9th Circuit upholds rejection of consumer’s class action against auto finance company

Courts Appellate Ninth Circuit Auto Finance Class Action

Courts

On May 30, the U.S. Court of Appeals for the 9th Circuit affirmed summary judgment in favor of an auto finance corporation and various dealerships (collectively, “defendants”) in a putative class action alleging the defendants failed to provide add-ons the plaintiff purchased with the vehicle. The case, which was originally brought in Washington state superior court, was removed to federal court over the consumer’s objection, where the consumer amended the complaint to include a federal TILA claim. 

According to the opinion, plaintiff alleged that his purchased vehicle did not come with three add-ons listed in the “Dealer Addendum,” which was a sticker affixed to the car. At the time of purchase, the customer was not aware of what the add-ons were, nor were they explained to him; the add-ons were only listed in the addendum. Plaintiff  argued that if he had known what the add-ons were, he would have declined them and paid a lower price for the vehicle. The district court rejected plaintiff’s arguments and granted summary judgment for the defendants on all claims.

On appeal, the 9th Circuit upheld the entirety of the district court’s ruling, concluding the consumer offered no evidence that the add-ons identified in the Dealer Addendum were made part of the vehicle purchase transaction.

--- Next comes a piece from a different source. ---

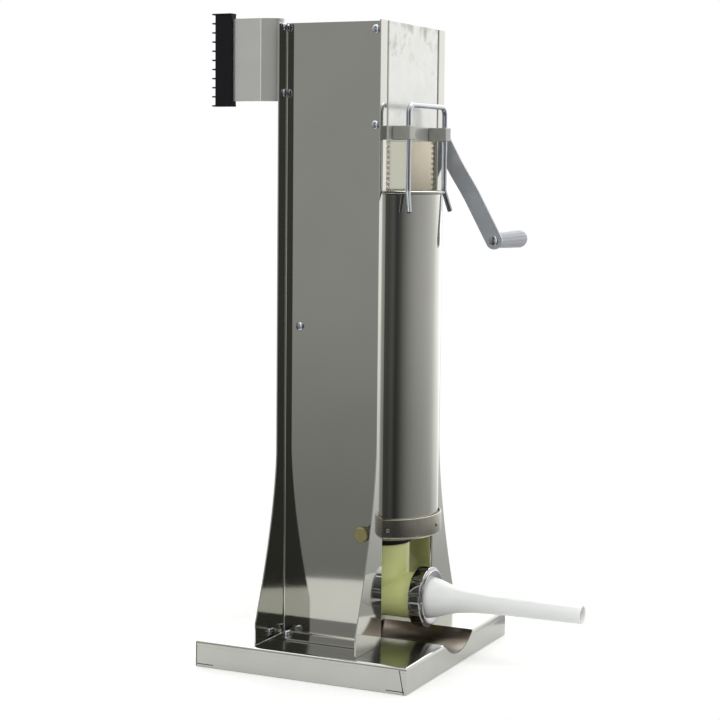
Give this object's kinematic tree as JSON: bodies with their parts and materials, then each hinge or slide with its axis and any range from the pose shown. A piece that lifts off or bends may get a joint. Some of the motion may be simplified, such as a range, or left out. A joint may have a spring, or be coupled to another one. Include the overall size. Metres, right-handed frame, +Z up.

Moreover, the appellate court upheld the district court’s decision not to remand the case back to state court, determining that while the district court did not have subject-matter jurisdiction at the time of removal, it had subject-matter jurisdiction at the time it rendered its final decision, due to the consumer’s voluntary addition of the TILA claim to the complaint. The appellate court also found that the district court did not abuse its discretion in denying the consumer’s request for additional discovery based on plaintiffs failure to “identif[y] the specific facts that further discovery would have revealed or explained[ed].”